林野庁は国土交通省と連携し、都市の中高層建築物の木質化に欠かせないCLT(直交集成板)の技術開発と普及活動を進める。林野庁はCLTの強度データ収集を続ける一方、2016年度は施工マニュアルを整備。国交省はCLTを用いた建築物の基準強度と許容応力度計算など一般的に使われる比較的簡易な構造計算による設計法の大臣告示を16年度上期をめどに行うことにしている。
林野庁は、新たな木材需要創出総合プロジェクトの16年度予算を充て、CLTを活用した建築物の建設を支援して実証データを積み重ねるとともに、中・大規模木造建築物の木造化に取り組む建築士を養成するため、中・大規模建築物の構造や材料を学ぶことのできる講習会を開催する。
生産体制の構築も急ぐ。24年度までに年間50万立方b程度の生産ができる体制の構築を目標に掲げ、16年度は年間5万立方b程度の生産を目指す。
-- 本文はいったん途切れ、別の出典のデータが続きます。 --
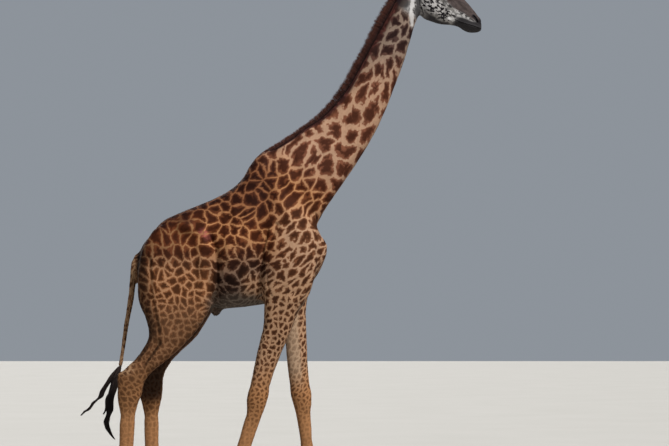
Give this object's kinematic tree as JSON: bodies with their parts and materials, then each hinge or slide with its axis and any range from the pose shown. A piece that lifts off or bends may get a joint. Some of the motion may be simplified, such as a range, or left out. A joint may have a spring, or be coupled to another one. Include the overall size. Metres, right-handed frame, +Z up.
{
  "type": "giraffe",
  "caption": "Life-size still model of a standing bull giraffe of the Masai kind, in mid stride, resting on its own hooves.",
  "frame": {"origin": "the middle of the model's box, on the floor under the soles", "axes": "+Z up, the animal faces +X, its left side is at +Y and its right side at -Y"},
  "size_m": [3.9756, 0.7418, 5.2999],
  "materials": {
    "hide": "short coat, dark chestnut patches in a narrow tan network",
    "horn": "short dark coat over bone, bare and worn at the tip",
    "mane_hair": "stiff upright red-brown hair",
    "tassel_hair": "long coarse black hair",
    "hoof": "worn grey-brown hoof horn",
    "eye": "wet dark brown"
  },
  "bodies": {
    "root": {"ear_left": "hide", "ear_right": "hide", "eye_left": "eye", "eye_right": "eye", "forehoof_left_inner": "hoof", "forehoof_left_outer": "hoof", "forehoof_right_inner": "hoof", "forehoof_right_outer": "hoof", "foreleg_left_lower": "hide", "foreleg_left_upper": "hide", "foreleg_right_lower": "hide", "foreleg_right_upper": "hide", "head": "hide", "hindhoof_left_inner": "hoof", "hindhoof_left_outer": "hoof", "hindhoof_right_inner": "hoof", "hindhoof_right_outer": "hoof", "hindleg_left_lower": "hide", "hindleg_left_upper": "hide", "hindleg_right_lower": "hide", "hindleg_right_upper": "hide", "horn_left": "horn", "horn_right": "horn", "mane": "mane_hair", "neck": "hide", "tail": "hide", "tail_tassel": "tassel_hair", "trunk": "hide"}
  },
  "joints": []
}
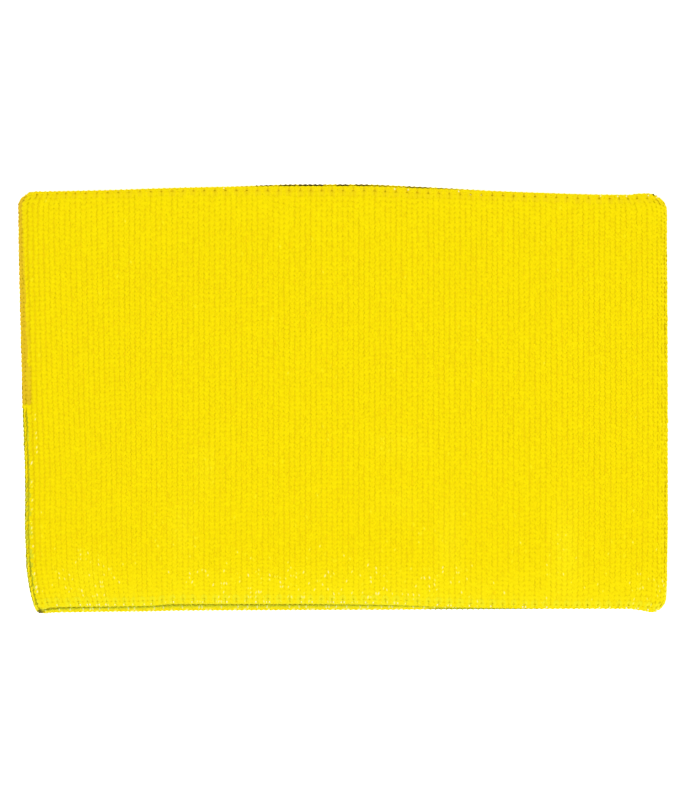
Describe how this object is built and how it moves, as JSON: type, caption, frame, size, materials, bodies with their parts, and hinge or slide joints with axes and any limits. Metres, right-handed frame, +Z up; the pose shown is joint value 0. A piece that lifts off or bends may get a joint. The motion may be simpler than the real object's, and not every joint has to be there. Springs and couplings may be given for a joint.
{
  "type": "knitted armband",
  "caption": "Plain elastic rib-knit armband, a seamless tube lying flat with a narrow overlocked edge round each open end.",
  "frame": {"origin": "middle of the underside, where the flattened tube rests", "axes": "+X across the flat width, +Y along the arm, +Z up from the surface it lies on"},
  "size_m": [0.1364, 0.0904, 0.0099],
  "materials": {
    "rib_knit": "matt rib knit of polyester and elastic yarn",
    "edge_thread": "overlocked with yarn of the same colour"
  },
  "bodies": {
    "root": {"knit_tube": "rib_knit", "upper_rolled_hem": "edge_thread", "lower_rolled_hem": "edge_thread"}
  },
  "joints": []
}
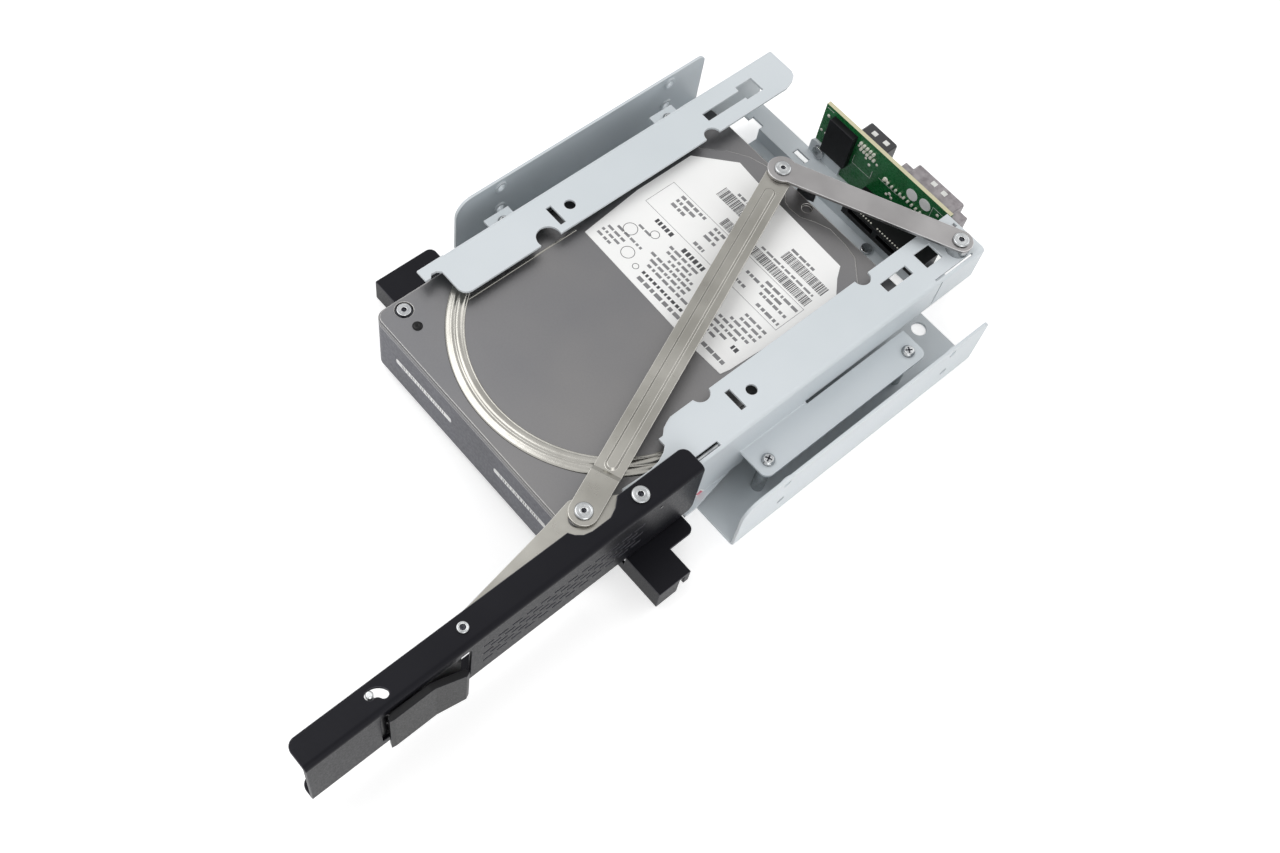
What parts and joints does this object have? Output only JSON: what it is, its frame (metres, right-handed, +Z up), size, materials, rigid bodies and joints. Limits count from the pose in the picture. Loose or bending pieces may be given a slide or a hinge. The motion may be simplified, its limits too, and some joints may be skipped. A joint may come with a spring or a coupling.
{
  "type": "hard drive mobile rack",
  "caption": "Open-frame 5.25 inch bay rack for a 3.5 inch hard drive, with a swing-out vented door, latch and ejector linkage.",
  "frame": {"origin": "middle of the tray's flat underside", "axes": "+Z up, +Y towards the rear connectors, +X to the right seen from the front; the open door points to -Y"},
  "size_m": [0.146, 0.2945, 0.0415],
  "materials": {
    "grey_paint": "smooth light grey powder coat on steel sheet",
    "zinc_steel": "bright zinc plated steel",
    "nickel_steel": "warm nickel plated steel strip",
    "black_paint": "fine textured black powder coat",
    "black_plastic": "satin black moulded plastic",
    "light_guide": "clear plastic light guide",
    "board_green": "green solder resist on glass fibre board",
    "relay_black": "moulded black component body",
    "solder": "tinned solder joints",
    "gold_contact": "gold plated contacts",
    "dark_connector": "dark moulded connector body",
    "grey_connector": "grey moulded connector body",
    "cast_aluminium": "dark coated die cast aluminium",
    "cover_steel": "grey plated pressed steel",
    "label_paper": "white printed film label"
  },
  "bodies": {
    "frame": {"chassis_tray": "grey_paint", "foot_standoffs": "zinc_steel", "foot_screws": "zinc_steel", "rail_left": "grey_paint", "rail_right": "grey_paint", "detent_rod": "zinc_steel", "front_bezel": "black_paint", "bezel_rivets": "zinc_steel", "backplane_bracket": "grey_paint", "bracket_screws": "zinc_steel", "backplane_board": "board_green", "inspection_dots": "label_paper", "relay": "relay_black", "solder_pins": "solder", "drive_receptacle": "black_plastic", "receptacle_contacts": "gold_contact", "data_connector": "dark_connector", "power_connector": "grey_connector", "power_pins": "gold_contact", "hinge_rivet": "zinc_steel", "hinge_spacer": "zinc_steel", "lever_rivet": "zinc_steel", "lever_spacer": "zinc_steel"},
    "door": {"door_panel": "black_paint", "door_arm": "nickel_steel", "arm_rivet": "zinc_steel", "latch_pivot_pin": "zinc_steel", "light_pipe": "light_guide"},
    "latch": {"latch_handle": "black_plastic", "latch_hook": "zinc_steel", "catch_pin": "zinc_steel"},
    "lever": {"eject_lever": "nickel_steel", "lever_tip_rivet": "zinc_steel"},
    "link": {"long_link": "nickel_steel", "link_rivet": "zinc_steel"},
    "drive": {"drive_base": "cast_aluminium", "drive_cover": "cover_steel", "drive_label": "label_paper", "cover_screws": "zinc_steel", "drive_board": "board_green", "drive_plug": "gold_contact"}
  },
  "joints": [
    {"name": "door_hinge", "type": "hinge", "parent": "frame", "child": "door", "pos_m": [0.0519, -0.086, 0.0386], "axis": [0, 0, 1], "range_deg": [-90, 0]},
    {"name": "latch_pivot", "type": "hinge", "parent": "door", "child": "latch", "pos_m": [0.0543, -0.1847, 0.025], "axis": [0, 0, 1], "range_deg": [-40, 0], "stiffness_Nm_per_rad": 0.05, "springref_deg": 17.19},
    {"name": "lever_pivot", "type": "hinge", "parent": "frame", "child": "lever", "pos_m": [0.0481, 0.063, 0.04], "axis": [0, 0, 1], "range_deg": [-22.82, 0]},
    {"name": "link_pivot", "type": "hinge", "parent": "lever", "child": "link", "pos_m": [-0.0104, 0.0343, 0.0393], "axis": [0, 0, 1], "range_deg": [0, 20.07]},
    {"name": "drive_slide", "type": "slide", "parent": "frame", "child": "drive", "axis": [0, 1, 0], "range_m": [0, 0.02261]}
  ],
  "couplings": [
    {"joint": "lever_pivot", "follows": "door_hinge", "ratio": 0.25338},
    {"joint": "link_pivot", "follows": "door_hinge", "ratio": -0.22279},
    {"joint": "drive_slide", "follows": "door_hinge", "m_per_rad": -0.014388}
  ]
}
CLTは、ひき板を繊維方向が直交するように積層接着した重厚なパネルで、既に欧米の中高層建築物などでも利用されている。林野庁は国内の中高層建築物などへの活用によって新たな木材需要を創出できると考えており、13年12月に「直交集成板」のJAS(日本農林規格)を定め、14年1月から施行。14年11月には国交省と共同でCLTの普及に向けたロードマップを策定している。